Problem to solve =
Every line with the word "handed" in it should be extracted from the data that follows.

Stored rows =
[Start]
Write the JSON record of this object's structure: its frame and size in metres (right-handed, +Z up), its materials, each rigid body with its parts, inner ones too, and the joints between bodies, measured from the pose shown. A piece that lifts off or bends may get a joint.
[End]
[Start]
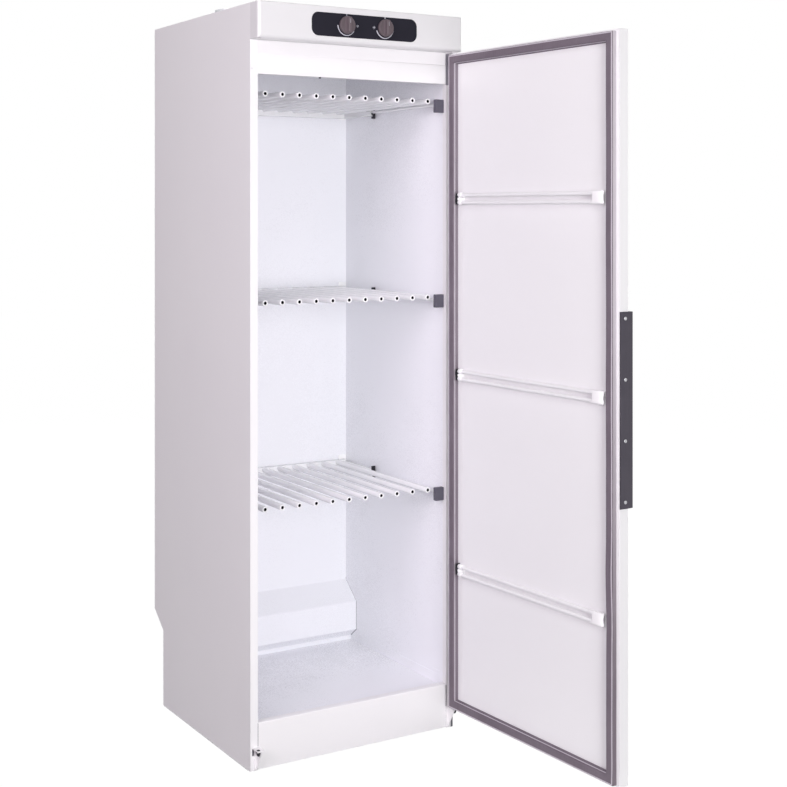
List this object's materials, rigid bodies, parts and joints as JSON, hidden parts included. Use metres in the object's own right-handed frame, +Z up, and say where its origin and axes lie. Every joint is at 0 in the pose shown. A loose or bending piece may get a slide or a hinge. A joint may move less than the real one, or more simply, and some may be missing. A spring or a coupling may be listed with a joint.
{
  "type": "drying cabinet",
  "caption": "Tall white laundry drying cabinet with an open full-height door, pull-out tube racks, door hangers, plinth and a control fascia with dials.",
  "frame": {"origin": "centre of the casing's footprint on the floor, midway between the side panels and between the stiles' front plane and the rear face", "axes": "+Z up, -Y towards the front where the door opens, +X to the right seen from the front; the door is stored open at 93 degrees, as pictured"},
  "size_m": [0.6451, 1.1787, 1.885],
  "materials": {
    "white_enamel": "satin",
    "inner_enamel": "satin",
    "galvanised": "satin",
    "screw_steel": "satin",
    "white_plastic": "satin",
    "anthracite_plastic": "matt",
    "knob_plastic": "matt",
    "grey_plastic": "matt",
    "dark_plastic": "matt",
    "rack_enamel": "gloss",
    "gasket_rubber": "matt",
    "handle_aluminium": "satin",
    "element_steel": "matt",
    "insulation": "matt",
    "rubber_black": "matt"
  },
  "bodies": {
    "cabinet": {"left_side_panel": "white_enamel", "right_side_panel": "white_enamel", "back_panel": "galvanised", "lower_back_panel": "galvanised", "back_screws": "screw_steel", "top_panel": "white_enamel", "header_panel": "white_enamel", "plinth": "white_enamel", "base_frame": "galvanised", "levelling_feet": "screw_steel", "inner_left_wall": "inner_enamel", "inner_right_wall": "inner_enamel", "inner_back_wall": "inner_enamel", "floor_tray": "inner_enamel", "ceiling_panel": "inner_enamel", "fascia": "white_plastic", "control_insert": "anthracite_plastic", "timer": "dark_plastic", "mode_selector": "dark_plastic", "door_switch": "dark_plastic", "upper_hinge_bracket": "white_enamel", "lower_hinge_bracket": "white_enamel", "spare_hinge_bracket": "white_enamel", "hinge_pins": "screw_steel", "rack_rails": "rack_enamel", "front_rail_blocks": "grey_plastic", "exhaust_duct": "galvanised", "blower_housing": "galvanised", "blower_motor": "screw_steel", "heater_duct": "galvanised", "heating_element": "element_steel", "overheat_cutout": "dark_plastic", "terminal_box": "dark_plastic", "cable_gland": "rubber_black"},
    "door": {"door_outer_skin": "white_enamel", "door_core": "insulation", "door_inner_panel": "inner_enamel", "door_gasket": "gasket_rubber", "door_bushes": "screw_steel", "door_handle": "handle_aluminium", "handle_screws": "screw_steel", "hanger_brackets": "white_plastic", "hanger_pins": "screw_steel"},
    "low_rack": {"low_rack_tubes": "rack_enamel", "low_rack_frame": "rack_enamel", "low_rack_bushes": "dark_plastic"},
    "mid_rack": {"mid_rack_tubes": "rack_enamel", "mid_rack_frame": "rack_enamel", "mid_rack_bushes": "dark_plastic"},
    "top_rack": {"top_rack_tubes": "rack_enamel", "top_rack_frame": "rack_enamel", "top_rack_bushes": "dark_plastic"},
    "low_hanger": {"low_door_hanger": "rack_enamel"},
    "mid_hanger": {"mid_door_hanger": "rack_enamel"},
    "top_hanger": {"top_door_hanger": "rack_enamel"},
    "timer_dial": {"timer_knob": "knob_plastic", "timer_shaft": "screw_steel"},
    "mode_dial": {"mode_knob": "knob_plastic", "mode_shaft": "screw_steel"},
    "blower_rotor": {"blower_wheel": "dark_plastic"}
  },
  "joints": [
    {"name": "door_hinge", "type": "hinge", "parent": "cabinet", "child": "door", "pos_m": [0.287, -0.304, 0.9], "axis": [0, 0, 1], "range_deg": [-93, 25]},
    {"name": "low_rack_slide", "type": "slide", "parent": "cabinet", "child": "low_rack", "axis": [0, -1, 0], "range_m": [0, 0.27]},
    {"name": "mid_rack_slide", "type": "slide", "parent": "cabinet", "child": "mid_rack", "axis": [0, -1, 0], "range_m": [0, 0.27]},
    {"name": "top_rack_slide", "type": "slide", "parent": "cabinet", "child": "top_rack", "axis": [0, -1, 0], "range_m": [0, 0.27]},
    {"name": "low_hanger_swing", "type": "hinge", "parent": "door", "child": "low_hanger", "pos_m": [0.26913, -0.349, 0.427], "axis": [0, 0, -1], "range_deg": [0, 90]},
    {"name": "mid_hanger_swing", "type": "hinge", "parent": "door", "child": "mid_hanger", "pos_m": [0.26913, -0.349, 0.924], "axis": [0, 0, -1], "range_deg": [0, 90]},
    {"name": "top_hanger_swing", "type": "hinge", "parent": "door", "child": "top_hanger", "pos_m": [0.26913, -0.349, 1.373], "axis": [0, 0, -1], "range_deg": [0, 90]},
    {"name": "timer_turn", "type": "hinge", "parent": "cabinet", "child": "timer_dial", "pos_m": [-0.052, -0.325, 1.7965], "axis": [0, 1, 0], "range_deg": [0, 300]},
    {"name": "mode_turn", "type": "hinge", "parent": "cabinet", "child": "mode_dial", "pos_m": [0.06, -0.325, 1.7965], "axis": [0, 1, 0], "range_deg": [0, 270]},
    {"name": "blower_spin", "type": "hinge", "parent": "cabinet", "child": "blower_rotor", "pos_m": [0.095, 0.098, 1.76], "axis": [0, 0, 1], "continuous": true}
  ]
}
[End]
Exercise output =
Write the JSON record of this object's structure: its frame and size in metres (right-handed, +Z up), its materials, each rigid body with its parts, inner ones too, and the joints between bodies, measured from the pose shown. A piece that lifts off or bends may get a joint.
List this object's materials, rigid bodies, parts and joints as JSON, hidden parts included. Use metres in the object's own right-handed frame, +Z up, and say where its origin and axes lie. Every joint is at 0 in the pose shown. A loose or bending piece may get a slide or a hinge. A joint may move less than the real one, or more simply, and some may be missing. A spring or a coupling may be listed with a joint.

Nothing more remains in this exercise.